Here's an example of my method identifying the surge times in a bus line:
It looks like it works but I totally could have lied so here's a little more proof - here's how it does on bus lines with between 1 and 5 surges and 50% noise:
Summary, Problems, Caveats, and Future Directions
Overall I did a pretty good job. I was successfully able to quantify demand, noisiness, and surges in simulated MTS data. By doing this, I could take large amounts of ambiguous 1's and 0's and turned it into actionable information someone can use to understand and hopefully improve the system.
However, there are some important things to acknowledge. First of all, my simulation is definitely still a little artificial. Bus surges are probably not totally sinusoidal and I don't think surges ever happen at 3:30 AM. This feature shouldn't really affect the way I analyzed the data but it makes the simulations seem a little less genuine. Moreover, as the real data comes in, it might turn out that noise/oscillations are not the best way we can describe demand.
CV is also a pretty finicky measure. It is highly sensitive to both the length of time being analyzed and the total number of points where the busses fill up. I didn't think this would happen and I have been using this measure in real science code so I gotta go make sure it really makes sense.
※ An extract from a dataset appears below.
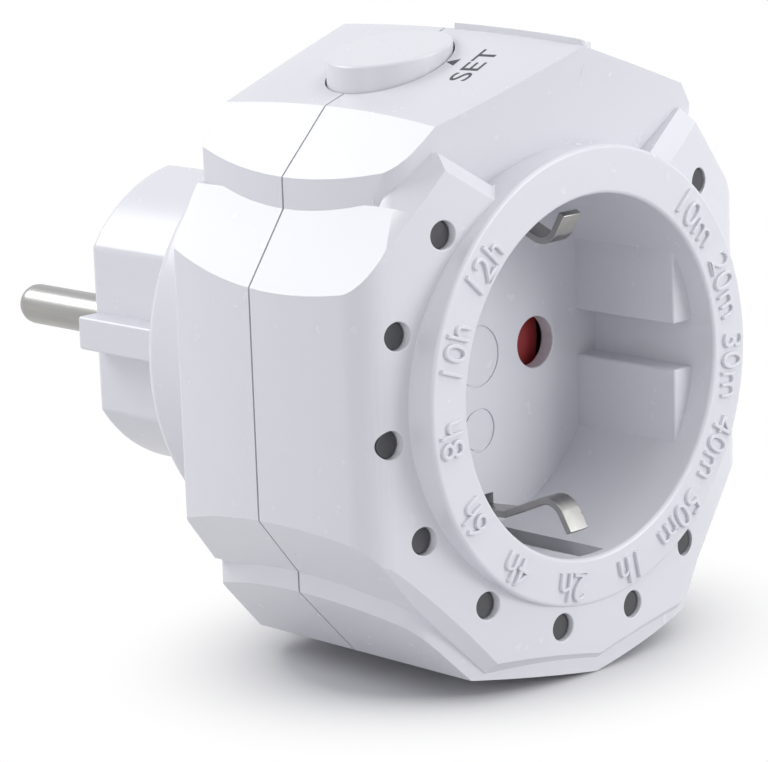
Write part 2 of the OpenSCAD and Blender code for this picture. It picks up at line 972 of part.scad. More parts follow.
// Spring fork that grips a plug pin, with a tail through the main board
module contact(side) {
    leaf_z = (fork_gap + fork_leaf_t) / 2;
    fork_mid_y = fork_base_y + fork_leaf_t / 2;
    path = [
        [fork_front, leaf_z + fork_flare],
        [fork_front + 2 * fork_flare, leaf_z],
        [fork_mid_y, leaf_z],
        [fork_mid_y, -leaf_z],
        [fork_front + 2 * fork_flare, -leaf_z],
        [fork_front, -leaf_z - fork_flare]];
    color("goldenrod")
        in_place()
            translate([side * pin_x, 0, 0]) {
                along_x(fork_w)
                    polygon(bent_strip(path, fork_leaf_t));
                block([-fork_tail_w / 2, fork_base_y + fork_leaf_t / 2, -fork_leaf_t / 2],
                    [fork_tail_w, board_back + board_t / 2 - fork_base_y - fork_leaf_t / 2, fork_leaf_t]);
            }
}

module contact_left() contact(-1);
module contact_right() contact(1);

// Earth strip: hooked tongue in the recess at one end, plug contact at the other
module earth_strip(side) {
    mid = strip_z;
    channel_mid = channel_z + fit + strip_t / 2;
    tongue = concat(
        [[strip_tip_y, mid + strip_t / 4]],
        arc([strip_crest_y, strip_crest_z + strip_bend_r], strip_bend_r, strip_bend_from, strip_bend_to, 7),
        [[recess_depth - 6 * strip_t, mid - strip_t / 2], [recess_depth, mid], [base_y, mid]]);
    tail = [
        [base_y - 2 * strip_t, mid],
        [plug_y + strip_t, mid],
        [plug_y + plug_length / 2, mid + strip_t / 4],
        [plug_face_y - 4 * strip_t, channel_mid + strip_t / 2],
        [plug_face_y - 2 * strip_t, channel_mid]];
    color("silver")
        in_place()
            mirror([0, 0, side < 0 ? 1 : 0]) {
                along_x(strip_w)
                    polygon(bent_strip(tongue, strip_t));
                along_x(strip_wide_w)
                    polygon(bent_strip(tail, strip_t));
            }
}

module earth_strip_upper() earth_strip(1);
module earth_strip_lower() earth_strip(-1);

module earth_bridge() {
    half_z = strip_z - strip_t / 2;
    color("silver")
        in_place()
            block([-strip_w / 2, board_back + 3 * sheet_t, -half_z], [strip_w, sheet_t, 2 * half_z]);
}

// Plug pin with a rounded tip and a thinner root riveted inside
module pin(side) {
    tip_y = plug_face_y + pin_length;
    color("silver")
        in_place()
            translate([side * pin_x, 0, 0])
                turned(small)
                    polygon(concat(
                        [
                            [0, carrier_y - sheet_t - rivet_t],
                            [rivet_r, carrier_y - sheet_t - rivet_t],
                            [rivet_r, carrier_y - sheet_t],
                            [pin_root_r, carrier_y - sheet_t],
                            [pin_root_r, plug_face_y],
                            [pin_r, plug_face_y]
                        ],
                        arc([pin_r - pin_tip_l, tip_y - pin_tip_l], pin_tip_l, 0, 90, 5),
                        [[pin_r - pin_tip_l, tip_y], [0, tip_y]]));
}

module pin_left() pin(-1);
module pin_right() pin(1);

module pin_carrier() {
    color("dimgray")
        in_place()
            difference() {
                intersection() {
                    rod(plug_bore_r - seat, carrier_y, plug_end_y, fine);
                    block([-carrier_x, carrier_y - over, -carrier_z], [2 * carrier_x, carrier_t + 2 * over, 2 * carrier_z]);
                }
                for (side = [-1, 1])
                    translate([side * pin_x, 0, 0])
                        rod(pin_root_r + fit, carrier_y - over, plug_end_y + over);
            }
}

// Strap from a pin's rivet to the main board
module link(side) {
    color("goldenrod")
        in_place()
            mirror([side < 0 ? 1 : 0, 0, 0]) {
                difference() {
                    translate([pin_x, 0, 0])
                        rod(washer_r, carrier_y - sheet_t, carrier_y);
                    translate([pin_x, 0, 0])
                        rod(pin_root_r + fit, carrier_y - 2 * sheet_t, carrier_y + over);
                }
                block([link_x, board_y, -link_w / 2], [sheet_t, carrier_y - board_y, link_w]);
            }
}

module link_left() link(-1);
module link_right() link(1);

// Boards and what they carry

module main_board() {
    color("darkgreen")
        in_place()
            difference() {
                rod(board_r, board_y, board_back, fine);
                above_and_below()
                    block([-strip_w / 2 - fit, board_y - over, strip_z - strip_t],
                        [strip_w + 2 * fit, board_t + 2 * over, 2 * strip_t]);
                for (side = [0, 1])
                    mirror([side, 0, 0]) {
                        block([link_x - fit, board_y - over, -link_w / 2 - fit],
                            [sheet_t + 2 * fit, board_t + 2 * over, link_w + 2 * fit]);
                        block([pin_x - fork_tail_w / 2 - fit, board_y - over, -fork_leaf_t / 2 - fit],
                            [fork_tail_w + 2 * fit, board_t + 2 * over, fork_leaf_t + 2 * fit]);
                    }
                standoff_positions()
                    rod(board_screw_r + fit, board_y - over, board_back + over);
            }
}

module relay() {
    color("royalblue")
        in_place() {
            block([-relay_w / 2, board_y - relay_l, relay_low_z], [relay_w, relay_l, relay_h]);
            block([-relay_w / 2 + relay_plinth, board_y - relay_l - relay_plinth, relay_low_z + relay_plinth],
                [relay_w - 2 * relay_plinth, relay_l, relay_h - 2 * relay_plinth]);
        }
}

module dropper_capacitor() {
    color("gold")
        in_place()
            translate([0, board_y, film_high_z - film_h])
                rotate([90, 0, 0])
                    linear_extrude(film_l)
                        union() {
                            for (x = [-1, 1])
                                for (z = [film_round_r, film_h - film_round_r])
                                    translate([x * (film_w / 2 - film_round_r), z])
                                        circle(r = film_round_r, $fn = small);
                            translate([-film_w / 2 + film_round_r, 0])
                                square([film_w - 2 * film_round_r, film_h]);
                            translate([-film_w / 2, film_round_r])
                                square([film_w, film_h - 2 * film_round_r]);
                        }
}

module smoothing_capacitor() {
    neck_r = can_r - can_groove_d;
    top_y = board_y - can_l;
    groove_y = board_y - can_groove_y;
    color("midnightblue")
        in_place()
            translate([can_x, 0, can_z])
                turned(small)
                    polygon([
                        [0, top_y],
                        [neck_r, top_y],
                        [can_r, top_y + can_groove_d],
                        [can_r, groove_y - can_groove_d],
                        [neck_r, groove_y],
                        [can_r, groove_y + can_groove_d],
                        [can_r, board_y],
                        [0, board_y]]);
}

module varistor() {
    color("orangered")
        in_place()
            translate([disc_x, board_y - disc_r - board_t, can_z]) {
                rotate([0, 90, 0])
                    cylinder(r = disc_r, h = disc_t, center = true, $fn = small);
                for (side = [-1, 1])
                    translate([0, 0, side * disc_r / 2])
                        rotate([-90, 0, 0])
                            cylinder(r = disc_t / 8, h = disc_r + board_t, $fn = small);
            }
}

module fuse_resistor() {
    color("darkkhaki")
        in_place()
            translate([fuse_x, 0, fuse_z]) {
                rod(fuse_r, board_y - seat - fuse_l, board_y - seat);
                rod(fuse_lead_r, board_y - fuse_l, board_y);
            }
}

module rectifier_diodes() {
    color("black")
        in_place()
            for (i = [0:1])
                translate([diode_x, 0, diode_z + diode_pitch * i])
                    rod(diode_r, board_y - diode_l, board_y);
}

module board_screws() {
    color("silver")
        in_place()
            standoff_positions() {
                rod(board_screw_head_r, board_y - board_screw_head_t, board_y);
                rod(board_screw_r, board_y - board_screw_head_t / 2, board_y + board_screw_l);
            }
}

module case_screws() {
    color("silver")
        in_place()
            screw_positions() {
                difference() {
                    rod(screw_head_r, screw_seat_y, screw_seat_y + screw_head_t);
                    for (turn = [0, 90])
                        rotate([0, turn, 0])
                            block([-screw_head_r * 0.6, screw_seat_y + screw_head_t / 2, -screw_slot_w / 2],
                                [screw_head_r * 1.2, screw_head_t, screw_slot_w]);
                }
                rod(screw_r, screw_seat_y - screw_l, screw_seat_y + screw_head_t / 4);
            }
}

module led_board() {
    color("darkgreen")
        in_place()
            difference() {
                intersection() {
                    tube(led_board_in, led_board_out, led_board_y, led_board_y + led_board_t);
                    block([-case_w / 2 + wall + 3 * seat, 0, -case_w], [case_w - 2 * wall - 6 * seat, back_y, 2 * case_w]);
                }
                screw_positions()
                    rod(boss_r + seat, led_board_y - over, led_board_y + led_board_t + over);
                for (a = peg_angles)
                    at_clock(a, peg_at)
                        rod(peg_stake_r + fit, led_board_y - over, led_board_y + led_board_t + over);
            }
}

module leds() {
    color("lightyellow")
        in_place()
            for (i = [0:led_count - 1])
                at_clock(led_angle(i), led_circle_d / 2)
                    rotate([0, led_angle(i), 0])
                        block([-led_size.x / 2, led_board_y - led_size.y, -led_size.z / 2], led_size);
}

// Dark light windows, set back from the land's surface
module led_lenses() {
    color("dimgray")
        in_place()
            for (i = [0:led_count - 1])
                at_clock(led_angle(i), led_circle_d / 2)
                    rod(lens_r, land_at(on_clock(led_angle(i), led_circle_d / 2).x) + led_recess,
                        led_board_y - led_size.y - fit);
}

module control_chip() {
    legs_h = chip_h + 4 * chip_leg_t;
    color("black")
        in_place()
            at_clock(chip_angle, (led_board_in + led_board_out) / 2)
                translate([0, led_board_y + led_board_t, 0]) {
                    block([-chip_w / 2, chip_leg_t / 2, -chip_h / 2], [chip_w, chip_t, chip_h]);
                    for (i = [-1.5:1:1.5])
                        block([i * chip_pitch - chip_leg_w / 2, 0, -legs_h / 2], [chip_leg_w, chip_leg_t, legs_h]);
                }
}

// Flat cable from the light board to the main board
module flat_cable() {
    cable_t = 0.6;
    cable_w = 6;
    low = -sleeve_r + 0.9;
    path = [
        [led_board_y + led_board_t, low - 1.6],
        [led_board_y + led_board_t + 1.4, low - 1.6],
        [led_board_y + led_board_t + 3.4, low],
        [board_y - 3.4, low],
        [board_y - 1.4, low + 1.4],
        [board_y, low + 1.4]];
    color("gray")
        in_place()
            along_x(cable_w)
                polygon(bent_strip(path, cable_t));
}

// Set switch and button

module switch_board_form(grow) {
    translate([button_x, button_y, switch_board_z - grow])
        translate([-switch_board.x / 2 - grow, -switch_board.y / 2 - grow, 0])
            cube([switch_board.x + 2 * grow, switch_board.y + 2 * grow, switch_board_t + 2 * grow]);
}

module switch_board() {
    color("darkgreen")
        in_place()
            switch_board_form(0);
}

module switch_body() {
    top_z = switch_board_z + switch_board_t + switch_h;
    color("darkslategray")
        in_place()
            difference() {
                translate([button_x - switch_w / 2, button_y - switch_w / 2, switch_board_z + switch_board_t])
                    cube([switch_w, switch_w, switch_h]);
                translate([button_x, button_y, top_z - button_travel - 2 * play])
                    cylinder(r = plunger_r + play, h = button_travel + 2 * play + over, $fn = small);
            }
}

module switch_plunger() {
    top_z = switch_board_z + switch_board_t + switch_h;
    color("black")
        in_place()
            translate([button_x, button_y, top_z - play])
                cylinder(r = plunger_r, h = plunger_rise + play, $fn = small);
}

module switch_cable() {
    cable_t = 0.6;
    cable_w = 5;
    high = switch_board_z + switch_board_t + cable_t / 2;
    path = [
        [led_board_y + led_board_t, high + 1],
        [led_board_y + led_board_t + 1, high + 1],
        [led_board_y + led_board_t + 2, high],
        [button_y - switch_w / 2 - seat, high]];
    color("gray")
        in_place()
            translate([button_x, 0, 0])
                along_x(cable_w)
                    polygon(bent_strip(path, cable_t));
}

// Round button with a tilted top, a skirt that keeps it in the case and a stem to the switch
module set_button() {
    stem_z = switch_board_z + switch_board_t + switch_h + plunger_rise + fit;
    flange_z = button_sleeve_z - fit - flange_t;
    roof_z = stem_z + 3;
    color("white")
        in_place()
            translate([button_x, button_y, 0]) {
                difference() {
                    union() {
                        translate([0, 0, flange_z])
                            cylinder(r = flange_r, h = flange_t, $fn = small);
                        difference() {
                            translate([0, 0, flange_z])
                                cylinder(r = button_r, h = crown_z - flange_z + over, $fn = small);
                            translate([0, 0, button_mid_z])
                                rotate([0, -button_tilt, 0])
                                    block([-2 * button_r, -2 * button_r, 0], [4 * button_r, 4 * button_r, button_d]);
                        }
                    }
                    translate([0, 0, flange_z - over])
                        cylinder(r = button_r - button_wall, h = roof_z - flange_z + over, $fn = small);
                }
                translate([0, 0, stem_z])
                    cylinder(r = plunger_r, h = roof_z - stem_z + fit, $fn = small);
            }
}

front_housing();
rear_housing();
plug_body();
socket_insert();
set_button();
switch_plunger();
switch_body();
switch_board();
switch_cable();
led_board();
leds();
led_lenses();
control_chip();
flat_cable();
shutter();
shutter_spring();
shutter_cover();
contact_left();
contact_right();
earth_strip_upper();
earth_strip_lower();
earth_bridge();
pin_left();
pin_right();
pin_carrier();
link_left();
link_right();
main_board();
relay();
dropper_capacitor();
smoothing_capacitor();
varistor();
fuse_resistor();
rectifier_diodes();
board_screws();
case_screws();
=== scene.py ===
"""Plug-in countdown timer adapter: finished surfaces, materials and stage over its CAD frame.

Shapes are worked out in millimetres from the plane of the socket's rim, x to the right, y into the
object and z up. place() moves them to the frame's own origin, the middle of the plug's end face.
"""
import math

import bmesh
import bpy
from bpy.props import FloatProperty, FloatVectorProperty, IntProperty, PointerProperty
from mathutils import Matrix, Vector


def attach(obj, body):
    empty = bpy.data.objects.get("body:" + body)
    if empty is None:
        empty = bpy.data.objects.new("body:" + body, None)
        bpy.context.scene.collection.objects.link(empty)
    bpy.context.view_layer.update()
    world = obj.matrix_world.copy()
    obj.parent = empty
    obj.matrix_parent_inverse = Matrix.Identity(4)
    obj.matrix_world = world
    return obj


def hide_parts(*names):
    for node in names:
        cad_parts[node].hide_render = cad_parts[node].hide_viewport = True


bl_info = {
    "name": "Plug-in Countdown Timer",
    "version": (1, 0, 0),
    "blender": (4, 5, 0),
    "location": "View3D > Sidebar > Timer",
    "description": "Builds the visible pieces of a plug-in countdown timer over its CAD frame",
    "category": "Object",
}

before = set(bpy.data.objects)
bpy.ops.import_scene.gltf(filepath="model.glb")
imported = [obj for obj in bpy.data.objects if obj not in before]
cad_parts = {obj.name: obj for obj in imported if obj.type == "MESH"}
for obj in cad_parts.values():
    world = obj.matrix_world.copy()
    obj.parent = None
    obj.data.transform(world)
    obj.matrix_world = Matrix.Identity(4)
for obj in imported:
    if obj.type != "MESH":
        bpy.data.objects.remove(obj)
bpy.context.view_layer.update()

MM = 0.001
MERGED = 1e-4
PLUG_FACE_Y = 64.7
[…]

There are much more sophisticated ways to characterize peaks in the presence of noise, (somebody might even publish an algorithm that does just this for neural oscillations someday). There are also several other machine learning algorithms one could use to analyze bus ridership that I didn't get to for the sake of time. For instance, longitudinal ridership could be clustered over weeks and months, and we could do outlier detection for unusual surges.
Feel free to mess around the code and let me know if I made any mistakes!